Drawing on the bull’s-eye forecast of his predecessor, mentor, and father and incorporating his own knowledge of the inner workings of the stock market, long-term economic trends, and historical cycles, Jeff Hirsch shows how the Dow’s climb to 38,820 by the year 2025 from the Dow’s 2010 close of 11,577.51 is perfectly plausible. This climb represents a modest annual growth rate of 8.4% per year over 15 years. This is well within the range of long term average gains and even more attainable considering we are coming off the worst bear market in 80 years.

War & Peace + Inflation + A Secular Bull Market = 500% Market Moves

After examining other bold Dow predictions and why they didn’t pan out, Hirsch explores all the factors that contributed to the previous 500% moves that followed the three major wars of the 20th Century and how meteoric rises in stock indices are due to specific catalysts predominantly outside of the financial markets, including:

  • Inflation: While it may be at bay for the time being, the massive injection of money by the government, in response to the global financial crisis and the Great Recession, as well as wartime spending, will eventually create an inflationary environment.
  • Peace between major wars: Despite continuing violence in Iraq and Afghanistan, U.S. troop withdrawals remain on schedule, and military presence in these countries will be winding down over the next several years.

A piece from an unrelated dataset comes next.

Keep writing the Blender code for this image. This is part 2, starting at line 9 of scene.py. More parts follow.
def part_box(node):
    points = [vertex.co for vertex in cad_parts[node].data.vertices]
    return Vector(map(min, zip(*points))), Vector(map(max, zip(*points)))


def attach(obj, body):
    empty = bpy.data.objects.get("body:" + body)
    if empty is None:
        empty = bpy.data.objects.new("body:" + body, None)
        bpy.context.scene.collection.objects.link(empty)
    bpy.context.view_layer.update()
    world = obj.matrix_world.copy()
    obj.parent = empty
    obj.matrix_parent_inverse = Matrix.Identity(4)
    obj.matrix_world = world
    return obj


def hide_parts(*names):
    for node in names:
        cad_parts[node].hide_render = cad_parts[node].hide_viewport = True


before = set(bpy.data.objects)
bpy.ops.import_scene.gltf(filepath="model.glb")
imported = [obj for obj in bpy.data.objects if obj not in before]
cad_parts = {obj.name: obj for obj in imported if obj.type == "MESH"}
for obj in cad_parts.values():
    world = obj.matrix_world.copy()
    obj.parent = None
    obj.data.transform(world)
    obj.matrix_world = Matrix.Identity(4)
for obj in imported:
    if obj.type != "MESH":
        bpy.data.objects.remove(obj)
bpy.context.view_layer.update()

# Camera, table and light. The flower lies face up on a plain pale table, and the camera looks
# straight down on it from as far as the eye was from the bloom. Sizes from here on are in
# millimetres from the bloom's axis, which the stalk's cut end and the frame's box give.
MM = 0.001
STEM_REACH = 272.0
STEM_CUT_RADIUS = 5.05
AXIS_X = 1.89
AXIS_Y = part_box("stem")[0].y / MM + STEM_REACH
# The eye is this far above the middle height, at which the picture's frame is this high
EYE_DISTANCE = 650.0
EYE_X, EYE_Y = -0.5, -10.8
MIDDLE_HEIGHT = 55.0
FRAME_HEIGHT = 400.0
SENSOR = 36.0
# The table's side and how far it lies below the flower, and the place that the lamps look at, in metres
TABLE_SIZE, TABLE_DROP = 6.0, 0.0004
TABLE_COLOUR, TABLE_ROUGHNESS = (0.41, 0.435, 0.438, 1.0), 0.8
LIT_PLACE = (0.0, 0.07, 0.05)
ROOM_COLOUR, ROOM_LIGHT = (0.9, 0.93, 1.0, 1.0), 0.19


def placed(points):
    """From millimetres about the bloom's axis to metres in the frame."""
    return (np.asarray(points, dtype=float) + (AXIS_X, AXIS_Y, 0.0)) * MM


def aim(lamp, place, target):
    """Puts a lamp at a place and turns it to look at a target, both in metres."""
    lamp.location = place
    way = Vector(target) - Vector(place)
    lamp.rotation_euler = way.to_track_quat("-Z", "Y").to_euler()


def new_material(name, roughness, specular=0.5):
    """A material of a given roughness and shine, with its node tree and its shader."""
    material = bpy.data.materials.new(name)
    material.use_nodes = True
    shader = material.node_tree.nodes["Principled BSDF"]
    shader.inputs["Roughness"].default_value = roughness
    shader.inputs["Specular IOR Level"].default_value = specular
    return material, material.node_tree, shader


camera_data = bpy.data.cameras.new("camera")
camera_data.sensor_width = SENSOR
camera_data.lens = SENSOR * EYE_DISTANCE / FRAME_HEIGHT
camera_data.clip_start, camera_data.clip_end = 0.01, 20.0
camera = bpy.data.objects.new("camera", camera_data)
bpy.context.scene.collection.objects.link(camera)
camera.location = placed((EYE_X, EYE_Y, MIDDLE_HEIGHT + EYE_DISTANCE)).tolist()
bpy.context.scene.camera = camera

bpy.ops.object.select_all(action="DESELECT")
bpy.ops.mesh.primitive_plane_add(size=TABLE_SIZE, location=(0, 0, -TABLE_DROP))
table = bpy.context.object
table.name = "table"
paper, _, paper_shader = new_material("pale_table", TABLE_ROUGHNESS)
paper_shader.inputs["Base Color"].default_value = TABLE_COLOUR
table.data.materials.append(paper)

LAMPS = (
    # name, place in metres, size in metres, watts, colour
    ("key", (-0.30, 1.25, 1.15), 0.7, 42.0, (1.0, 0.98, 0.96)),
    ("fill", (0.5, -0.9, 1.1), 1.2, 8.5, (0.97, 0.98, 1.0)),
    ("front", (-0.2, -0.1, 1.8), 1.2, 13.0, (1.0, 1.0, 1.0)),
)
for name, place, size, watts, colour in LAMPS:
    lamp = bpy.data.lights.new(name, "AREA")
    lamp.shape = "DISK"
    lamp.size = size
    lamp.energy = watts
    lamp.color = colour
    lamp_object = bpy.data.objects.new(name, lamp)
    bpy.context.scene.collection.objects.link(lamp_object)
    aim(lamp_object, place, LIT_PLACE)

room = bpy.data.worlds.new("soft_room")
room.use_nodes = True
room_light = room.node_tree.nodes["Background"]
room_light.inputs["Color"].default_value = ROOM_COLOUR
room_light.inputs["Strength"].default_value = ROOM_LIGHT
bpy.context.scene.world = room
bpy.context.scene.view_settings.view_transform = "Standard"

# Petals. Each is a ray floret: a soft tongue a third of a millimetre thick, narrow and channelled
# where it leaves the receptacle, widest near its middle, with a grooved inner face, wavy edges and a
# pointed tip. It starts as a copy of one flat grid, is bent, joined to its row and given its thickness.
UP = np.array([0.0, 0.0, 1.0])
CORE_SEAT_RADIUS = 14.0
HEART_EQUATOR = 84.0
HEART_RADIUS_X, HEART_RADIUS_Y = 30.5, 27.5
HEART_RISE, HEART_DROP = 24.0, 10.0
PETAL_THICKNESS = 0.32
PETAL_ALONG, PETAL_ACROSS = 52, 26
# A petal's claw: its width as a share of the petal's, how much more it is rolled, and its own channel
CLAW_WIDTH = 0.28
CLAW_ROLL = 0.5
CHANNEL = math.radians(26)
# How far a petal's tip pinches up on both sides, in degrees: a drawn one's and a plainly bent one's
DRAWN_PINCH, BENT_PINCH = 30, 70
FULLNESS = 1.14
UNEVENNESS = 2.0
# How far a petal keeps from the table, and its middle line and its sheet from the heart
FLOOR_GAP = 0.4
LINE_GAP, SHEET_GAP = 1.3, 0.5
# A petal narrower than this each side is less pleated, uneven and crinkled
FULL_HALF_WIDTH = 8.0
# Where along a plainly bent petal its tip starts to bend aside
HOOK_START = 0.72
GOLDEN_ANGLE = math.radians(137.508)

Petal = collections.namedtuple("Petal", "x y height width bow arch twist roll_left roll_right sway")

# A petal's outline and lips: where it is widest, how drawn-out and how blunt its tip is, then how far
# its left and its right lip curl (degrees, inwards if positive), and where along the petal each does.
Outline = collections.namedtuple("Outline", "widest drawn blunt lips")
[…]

Recent trouble in the Mideast is being handled multilaterally and is not expected to draw the U.S. into another protracted foreign military engagement.
  • Secular bear markets: One thing is consistent now and during the previous three long-term busts or “secular” bear markets: the U.S. stock market has gone nowhere for a decade or more.
  • New enabling technologies: While no one can say for sure where the next cultural paradigm-shifting technologies will come from, energy technology and/or biotechnology could lead the way.

“It’s that 70s Show again,” proclaims Hirsch. “Conditions are not identical to the long economic-maligned dark days of disco and polyester, but we are seeing several similarities. American families are being hit with a stealth stagflation in 2011. Food, energy, healthcare, and education inflation are sapping family resources as job and wage growth and the housing sector stagnate. Several parallels to the long flat markets and economies before the Roaring 1920s and during the Great Depression also exist.”

In addition to making a case for why the markets are poised for another super boom, Hirsch outlines potential opportunities for investing in a super boom, as well as a new trading strategy for maximizing returns in good or bad markets.

The American economy, and subsequently the world economy, has always existed in a cycle of boom and bust: gold, grain, oil, technology, and most recently, real estate, have all bubbled and popped. The key to investing profitably is spotting macroeconomic historical trends and positioning to reap the benefits. SUPER BOOM: Why the Dow Jones Will Hit 38,820 and How You Can Profit From It is an invaluable guide to prospering from the profitable opportunities that lie ahead.